Taverna has now moved to the Apache Software Foundation. For updated information, see Apache Taverna (incubating).

Provenance management

Provenance is information about entities, activities, and people involved in producing a piece of data or thing, which can be used to form assessments about its quality, reliability or trustworthiness.

W3C PROV-Overview

For a scientific workflow system, provenance can have several aspects:

  1. Provenance of the workflow definition
  2. Provenance of a workflow run
  3. Provenance of data

Provenance of workflow definitions

Taverna does not capture provenance of editing a workflow definition, but assume the scientist manages the evolution of workflow definitions through existing means for versioning files, such as filenames and folders, version control systems like git, or workflow sharing websites like myExperiment.
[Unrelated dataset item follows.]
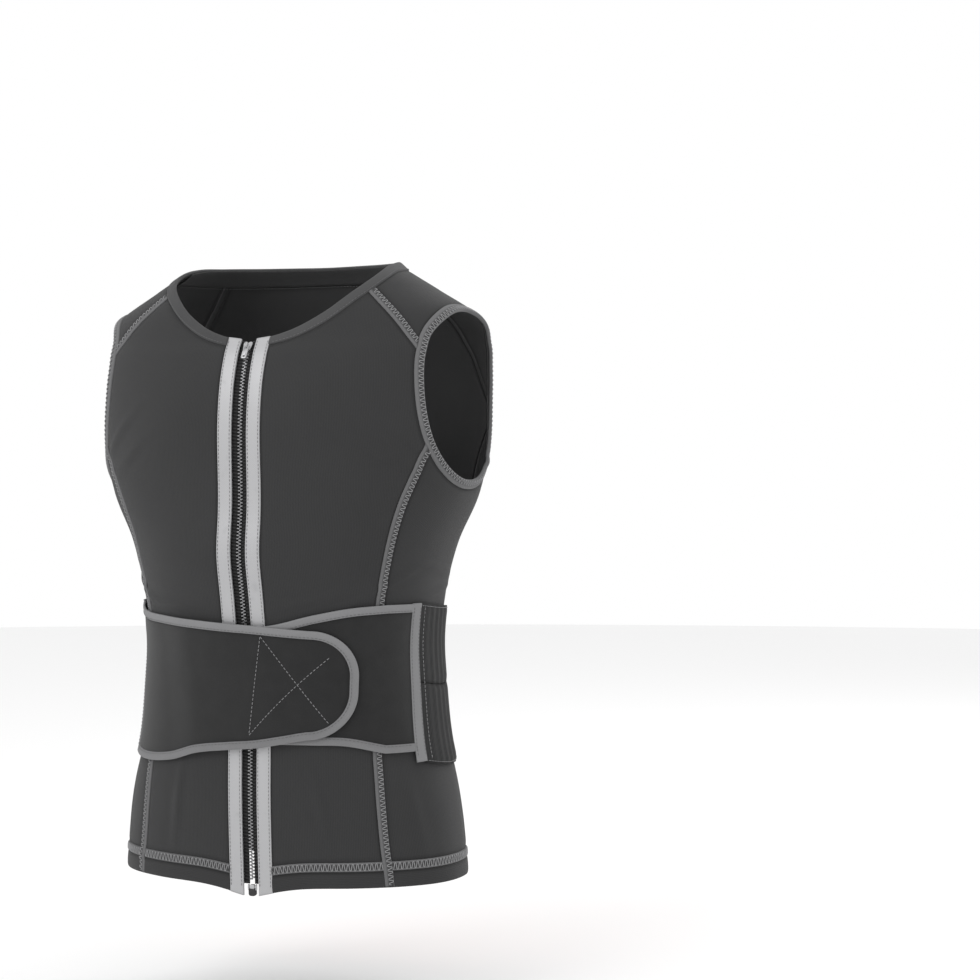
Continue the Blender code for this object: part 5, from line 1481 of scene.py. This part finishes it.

Within Taverna, a workflow can be annotated to give attribution to the Authors of a workflow (or nested workflow). We recommend using comma or linefeed for multiple authors.

Taverna’s workflow fileformat has an internal workflow identifier (UUID) which is updated for every workflow change. A log of previous workflow identifiers is included within the workflow definition formats t2flow and Taverna 3 workflow bundle, allowing detection of workflows with common ancestry.

Provenance of workflow runs

Taverna can capture provenance of workflow runs, including individual processor iterations and their inputs and outputs. This provenance is kept in an internal database, which is used to populate Previous runs and Intermediate results in the Results perspective in the Taverna Workbench.

The provenance trace can be used by the Taverna-PROV plugin to export the workflow run, including the output and intermediate values, and the provenance trace as a PROV-O RDF graph which can be queried using SPARQL and processed with other PROV tools, such as the PROV Toolbox.

We are planning to extend myExperiment to handle uploading of such provenance traces, which would give a mechanism to present and browse values and details of a workflow runs within the browser.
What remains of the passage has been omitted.